The bacteria leaf spot occurs due to a wet environment. Always avoid watering your plant from the top to prevent the occurrence of fungal diseases.
· Separate and quarantine diseased plants.
· Trim off diseased roots, leaves, and other parts.
· Avoid overhead watering. Water your alocasia at the base early in the morning. Ensure ample air circulation.
· Apply Bordeaux mixture, anti-fungal, anti-bacterial, or other antimicrobials as needed.
· Instead, you can spray your plant using neem oil, tea tree oil, or baking soda.
Overwatering is the leading cause of yellow and brown alocasia leaves. The issue occurs due to improper soil drainage.
Soggy soil creates a conducive environment for the development of root rot. It hinders root aeration and absorption of vital nutrients and water.
Alocasia leaves turning yellow and brown are the indicators of overwatering. The best option is to treat the fungal infection to prevent the spread and combat the browning of leaves.
· Pop out your alocasia from the container and check it for signs of root rot.
· Diseased roots are usually mushy, fragile, and brown or black. They may give off an offensive smell. Get rid of rotten roots using a sterile pair of scissors/pruners.
· Remove soil around the healthy roots. Wash off the rest with water.
· Dip the healthy root system in an anti-fungal solution. If you prefer organic methods, sprinkle them with ground cinnamon. Or dip roots in hydrogen peroxide solution.
· Repot your alocasia using a fresh, well-drained potting mix. Ensure the container is large enough.
· Park your alocasia in a well-lit indirect light.
Direct Sunlight Exposure
Alocasias are native to the tropical rainforest in Southeast Asia. The canopy provides a shade to the plants to prevent direct sunlight exposure.
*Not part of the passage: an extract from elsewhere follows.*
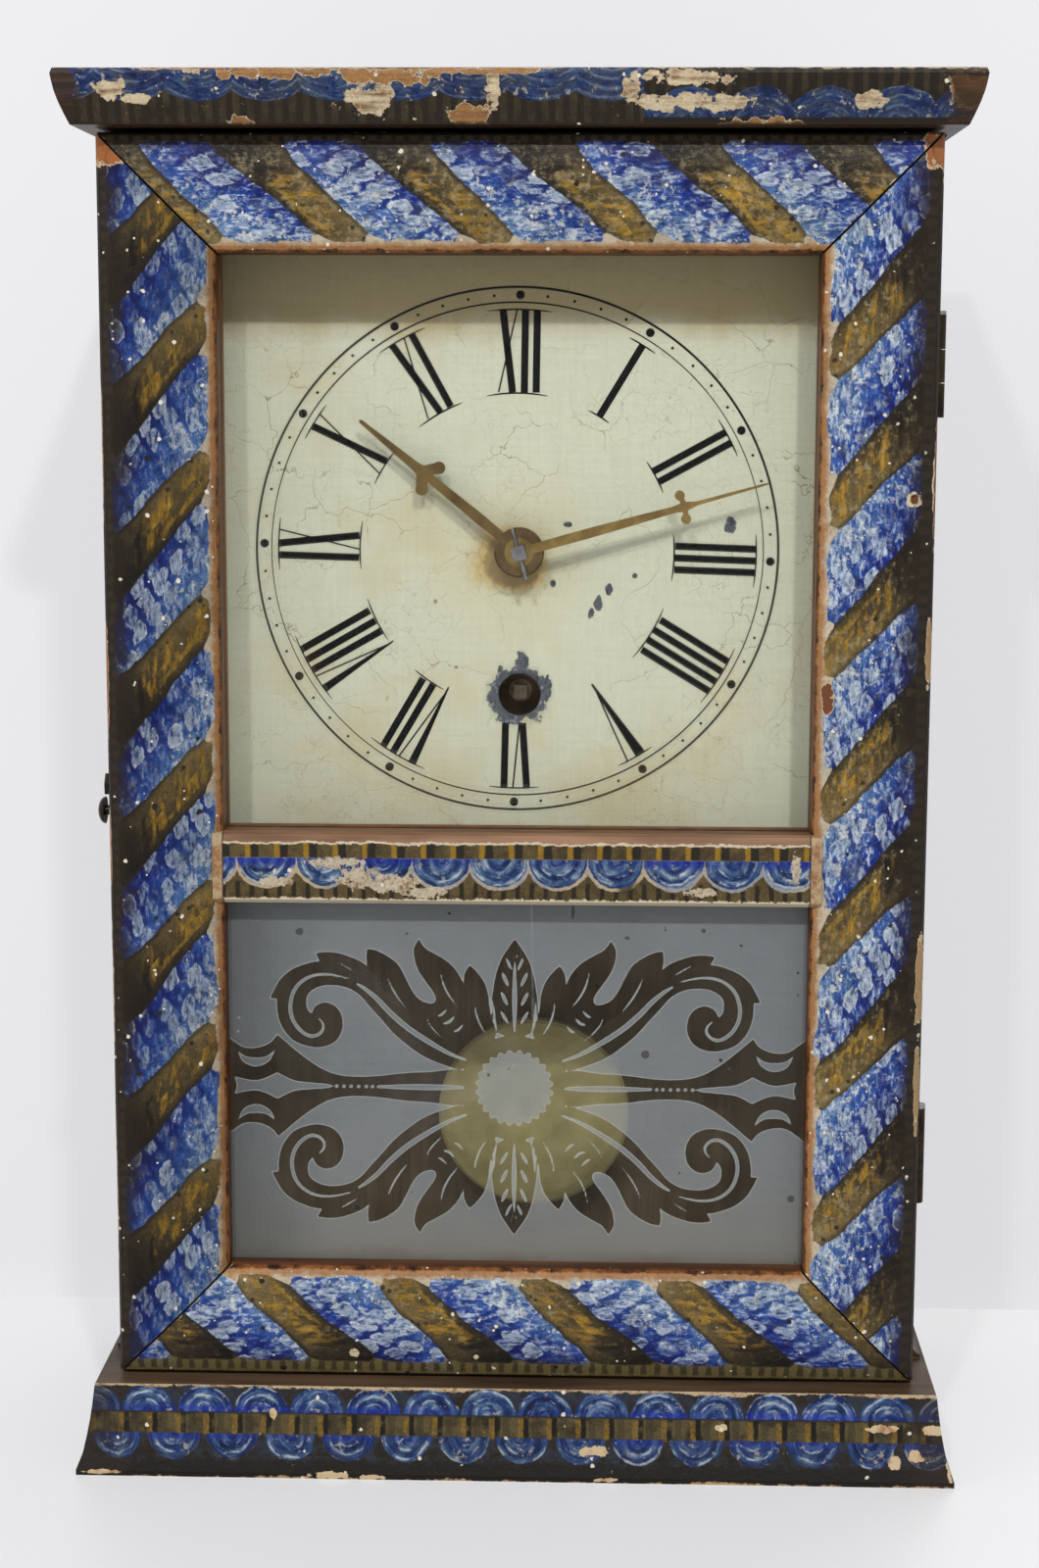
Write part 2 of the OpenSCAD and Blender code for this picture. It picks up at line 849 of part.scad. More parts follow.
module dial_nails() {
  color("#77736a")
    nail_shapes();
}

// Two wooden rails on the back board that carry the movement
module movement_rails() {
  color("#8a6a45")
    difference() {
      for (sx = [-1, 1])
        at_arbor()
          box([min(sx * movement_rail_x, sx * (movement_rail_x + rail_w)), plate_back_y, -plate_down - 6],
              [max(sx * movement_rail_x, sx * (movement_rail_x + rail_w)), board_y, plate_up + 6]);
      movement_screw_shapes();
    }
}

module movement_screw_shapes() {
  for (spot = ear_spots)
    at_arbor(spot)
      screw(back_plate_y, screw_l, screw_r, 2 * screw_r);
}

module movement_screws() {
  color("#77777a")
    movement_screw_shapes();
}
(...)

If you notice your indoor alocasia leaves turning brown, it could be due to sunburn. Direct sunlight exposure usually burns the alocasia leaves.
Alocasia leaves drooping, and curling is other possible sign of sunburn. The condition can also cause alocasia silver dragon brown tips.
· Remove your alocasia from direct sunlight promptly. In most cases, this means relocating your plant from a west-facing window to an east-facing one.
· Steer clear of heat drafts. Take your plant away from the heating unit, and HVAC vents, or it might be exposed to too much heat.
· Sunburn damage is typically irreversible. Remove heavily damaged plant materials to prevent rotting and infections.
Bacterial leaf blight, direct sunlight exposure, low humidity, under-watering, and pest infestations are all causes of browning alocasia leaves.
These conditions can be treated to help your houseplant recover. There is no need to panic because the problems can be avoided and treated.
I recommend following a healthy watering routine, applying proper fertilizer, and maintaining an ideal humidity level. These precautions will aid in the prevention of browning alocasia leaves.